See Nollan v. California Coastal Comm'n, 483 U.S. 825, 831, 107 S.Ct.
3141, 3145, 97 L.Ed.2d 677 (1987). For
purposes of claim accrual, such a taking occurs on the date of enactment of the
legislation. Alliance of Descendants of
Texas Land Grants v. United States, 37 F.3d at 1482; De Anza Properties X, Ltd.
v. Santa Cruz, 936 F.2d 1084 (9th Cir.1991).
Every instance of a beachcomber using the public easement does not
constitute a separate taking, even though each use may inflict psychic or
economic injury on the landowner.
The analysis of the present facts is similar.
In their complaint, the Fallinis allege that the Wild Free‑Roaming
Horses and Burros Act deprived the Fallinis of their right to exclude wild
horses from the developed water sources on the Reveille Allotment. In
light of those allegations, it is the enactment of the statute, not the
individual intrusions by the horses, to which a court must look to determine if
there has been a taking.
The fact that the water at issue in this case is personalty
and the land at issue in the easement case was realty does not alter the nature
of the analysis. For purposes
of determining when the Fallinis' claim accrued, it is necessary in either case
to look to the nature and timing of the governmental action that constituted the
alleged taking. Alliance of Descendants of Texas Land Grants v. United
States, 37 F.3d at 1481.
If the horses were agents or instrumentalities of the United
States government, the analysis of what governmental action constituted the
alleged taking might well be different.
See Mountain States Legal Found. v. Hodel, 799 F.2d 1423, 1428 (10th
Cir.1986) (en banc), cert. denied, 480 U.S. 951, 107 S.Ct. 1616, 94 L.Ed.2d 800 (1987).

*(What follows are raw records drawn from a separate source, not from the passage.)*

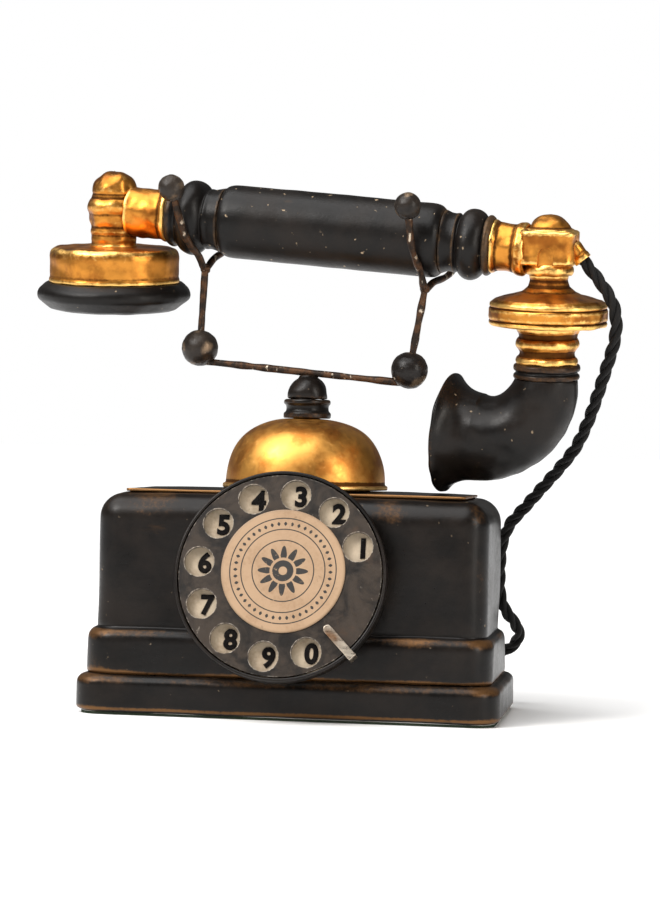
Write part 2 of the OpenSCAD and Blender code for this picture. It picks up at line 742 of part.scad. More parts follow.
// Horn: a bend through horn_sweep, then a short straight that flares to the mouth
horn_rings = 18;
horn_side = 32;
function horn_angle(s) = min(horn_sweep, s * horn_sweep / 0.72);
function horn_run(s) = s <= 0.72 ? 0 : (s - 0.72) / 0.28 * horn_straight;
function horn_radius(s) = horn_neck_r + 5.2 * pow(horn_angle(s) / horn_sweep, 0.9)
    + (mouth_r - horn_neck_r - 5.2) * pow(horn_run(s) / horn_straight, 2.6);
function horn_centre(s) = let (a = horn_angle(s), q = horn_run(s))
    [-horn_bend + horn_bend * cos(a) - q * sin(a), 0, horn_start - horn_bend * sin(a) - q * cos(a)];
function horn_ring(s, inset) = let (a = horn_angle(s), c = horn_centre(s), r = horn_radius(s) - inset)
    [for (k = [0:horn_side - 1]) let (t = 360 * k / horn_side)
        c + r * (cos(t) * [cos(a), 0, -sin(a)] + sin(t) * [0, 1, 0])];
module horn() {
    loops = concat([for (i = [0:horn_rings]) horn_ring(i / horn_rings, 0)],
        [for (i = [horn_rings:-1:0]) horn_ring(i / horn_rings, i == 0 ? 4 : 2)]);
    n = len(loops);
    skin = [for (i = [0:n - 1], k = [0:horn_side - 1]) let (j = (k + 1) % horn_side, m = (i + 1) % n)
        [i * horn_side + k, i * horn_side + j, m * horn_side + j, m * horn_side + k]];
    color(BLACK) in_transmitter() rotate([0, 0, -horn_turn])
        polyhedron(points = [for (ring = loops, p = ring) p], faces = skin);
}

// Gland on the side of the transmitter head, pointing out and down
bush_tip = 7.3;
bush_bore = 6.1;
module in_bush() { in_transmitter() translate([8.6, 0, 2.4]) rotate([0, 140, 0]) children(); }
module cord_bush() {
    color(BRASS) difference() {
        in_bush() rod(3.5, 0, bush_tip);
        in_transmitter() transmitter_block();
        in_bush() rod(cord_d / 2, bush_bore, 10);
    }
}
module handset_cord() { color([0.06, 0.06, 0.06]) swept(curve(cord_route, 2), cord_d / 2, 12); }

base_felt();
base_plate();
base_screws();
plinth();
housing();
lid();
gong();
gong_spacer();
cradle_post();
post_nut();
plunger();
cradle_cap();
cradle_bar();
fork_left();
fork_right();
bar_balls();
fork_balls();
hook_spring();
switch_bracket();
hook_lever();
lever_pin();
switch_contacts();
dial_cup();
cup_rim();
number_plate();
finger_stop();
finger_wheel();
label_disc();
dial_shaft();
dial_gear();
spring_barrel();
dial_frame();
impulse_contacts();
governor_pinion();
ringer_frame();
ringer_coils();
armature();
clapper();
armature_pin();
condenser();
induction_coil();
terminal_block();
terminal_screws();
cord_grommet();
grip();
ferrules();
handle_tube();
sleeves();
receiver_head();
receiver_cup();
ear_cap();
receiver_unit();
transmitter_head();
transmitter_disc();
transmitter_unit();
mouth_tube();
tube_rings();
horn();
cord_bush();
handset_cord();
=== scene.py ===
"""Cradle telephone: the finished pieces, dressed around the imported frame.

Every piece is a surface worked out with numpy in the frame of its own sub-assembly, in millimetres, and
carried to the telephone's frame in metres. The frame is +X right seen from the dial side, +Y back, +Z up, with
its origin at the centre of the underside of the base felt. Each piece rides on the body of its own node.
"""

from __future__ import annotations

import logging
import math
from collections.abc import Sequence
from dataclasses import dataclass, field
from enum import Enum

import bmesh
import bpy
import numpy as np
from mathutils import Euler, Matrix, Vector


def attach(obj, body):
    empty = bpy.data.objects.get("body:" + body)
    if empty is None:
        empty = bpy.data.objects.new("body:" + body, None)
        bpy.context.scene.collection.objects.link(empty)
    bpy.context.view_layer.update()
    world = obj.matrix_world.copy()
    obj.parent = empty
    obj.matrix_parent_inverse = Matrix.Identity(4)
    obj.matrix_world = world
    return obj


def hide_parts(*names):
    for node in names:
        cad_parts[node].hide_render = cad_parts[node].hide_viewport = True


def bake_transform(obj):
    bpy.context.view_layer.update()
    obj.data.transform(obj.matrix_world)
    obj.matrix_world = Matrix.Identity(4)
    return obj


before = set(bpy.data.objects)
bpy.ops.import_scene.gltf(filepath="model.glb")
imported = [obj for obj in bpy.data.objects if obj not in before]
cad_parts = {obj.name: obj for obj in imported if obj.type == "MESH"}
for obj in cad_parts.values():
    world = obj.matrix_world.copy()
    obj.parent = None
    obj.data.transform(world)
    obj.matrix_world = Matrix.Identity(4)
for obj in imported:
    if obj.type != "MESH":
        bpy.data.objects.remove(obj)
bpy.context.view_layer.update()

LOG = logging.getLogger("telephone")
MM = 0.001
WEAR = "wear"
SEED = 20
FULL_TURN = 2 * math.pi

Grid = np.ndarray
Place = np.ndarray
Colour = tuple[float, float, float]
Link = "bpy.types.NodeSocket | float"


# ---------- places ----------


def shift(x: float, y: float, z: float) -> Place:
    """A place moved by x, y, z millimetres."""
    place = np.eye(4)
    place[:3, 3] = (x, y, z)
    return place


def turn(axis: str, degrees: float) -> Place:
    """A place turned about one axis, right-handed."""
    return np.array(Matrix.Rotation(math.radians(degrees), 4, axis.upper()))


def carry(points: Grid, place: Place) -> Grid:
    """Points of a place's own frame, in the frame that holds the place."""
    return points @ place[:3, :3].T + place[:3, 3]


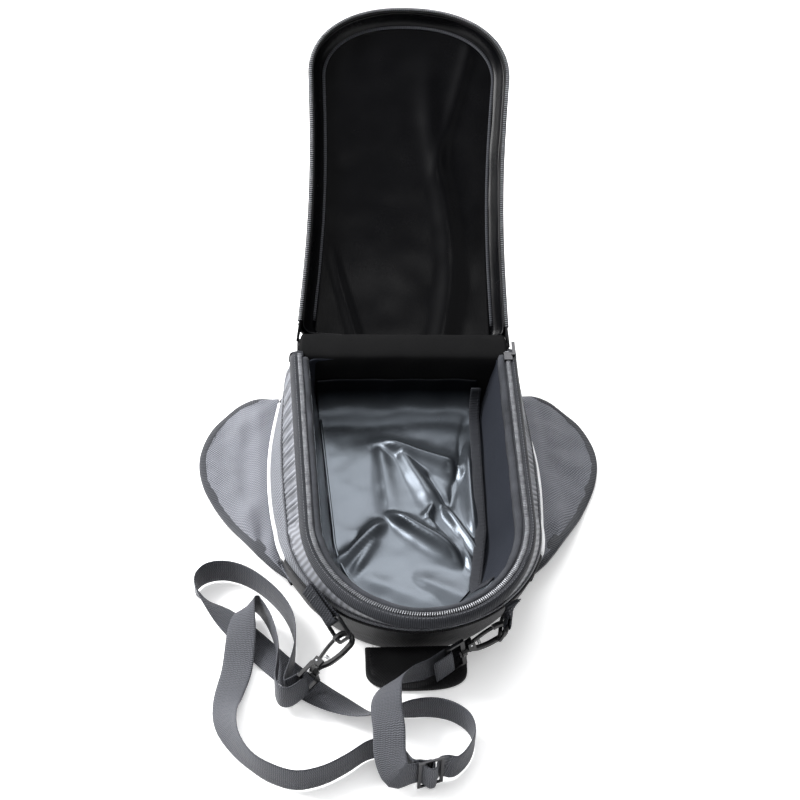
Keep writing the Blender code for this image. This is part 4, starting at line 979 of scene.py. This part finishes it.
def wing(side):
    name = "left" if side < 0 else "right"
    outline = smooth_curve(WING_OUTLINE, 14)
    wall, half = wall_curve(0.0168, -0.001), MOUTH // 2
    wall = wall[:half] if side < 0 else wall[half:2 * half]
    wall = wall[np.argsort(-wall[:, 1])]
    root_rear, root_front = 0.144, -0.066
    run = np.linspace(root_rear, root_front, len(outline))
    wall_x = np.interp(-run, -wall[:, 1], np.abs(wall[:, 0]))
    root = resample(np.stack([wall_x, run], 1), 0.0032)
    edge = np.vstack([np.linspace((wall_x[0] + 0.001, 0.16), outline[0], 6)[:-1], outline,
                      np.linspace(outline[-1], (wall_x[-1] + 0.001, -0.0665), 8)[1:]])
    edge = resample(edge, 0.0032)
    spread = np.linspace(0, 1, len(edge))
    root = np.stack([np.interp(spread, np.linspace(0, 1, len(root)), column) for column in root.T], 1)
    flip = np.array((side, 1.0))

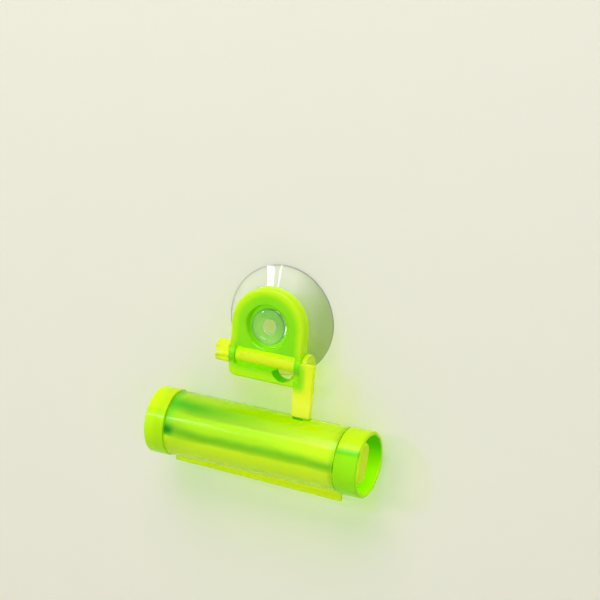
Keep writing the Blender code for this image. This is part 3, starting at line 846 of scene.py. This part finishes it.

But the horses are not agents of the Department of the Interior any more
than beachcombers wandering across a property owner's land are agents of the
legislature that mandated the creation of an easement along the shore.
What the Fallinis may challenge under the Fifth Amendment is
what the government has done, not what the horses have done.
The only governmental action that could constitute a compensable taking
in this case is the government's directive forbidding the Fallinis from shooing
the horses away from the water that the Fallinis have produced at their
developed water sources. That
governmental action cannot be regarded as recurring with every new drink taken
by every wild horse, even though the consumption of water by the wild horses
imposes a continuing economic burden on the Fallinis. See Delaware State College v. Ricks, 449 U.S. 250,
258, 101 S.Ct. 498, 504, 66 L.Ed.2d 431 (1980) (proper focus, for statute of
limitations purposes, "is upon the time of the [defendant's] acts, not upon the time at which the consequences of the acts became most painful").
Because the Fallinis identify the enactment of the Wild
Free‑Roaming Horses and Burros Act as the governmental action that
prevented them from fencing the horses away from their water sources, and
because they admit that they suffered injury from the date of enactment, their
claim must be regarded as accruing long before they filed their present suit.
III
Based on our analysis of the Fallinis' takings claim, we
conclude that their claim was time‑barred.
We therefore vacate the judgment and remand this case to the Court of
Federal Claims with instructions to dismiss the complaint as untimely.
Each party shall bear its own costs.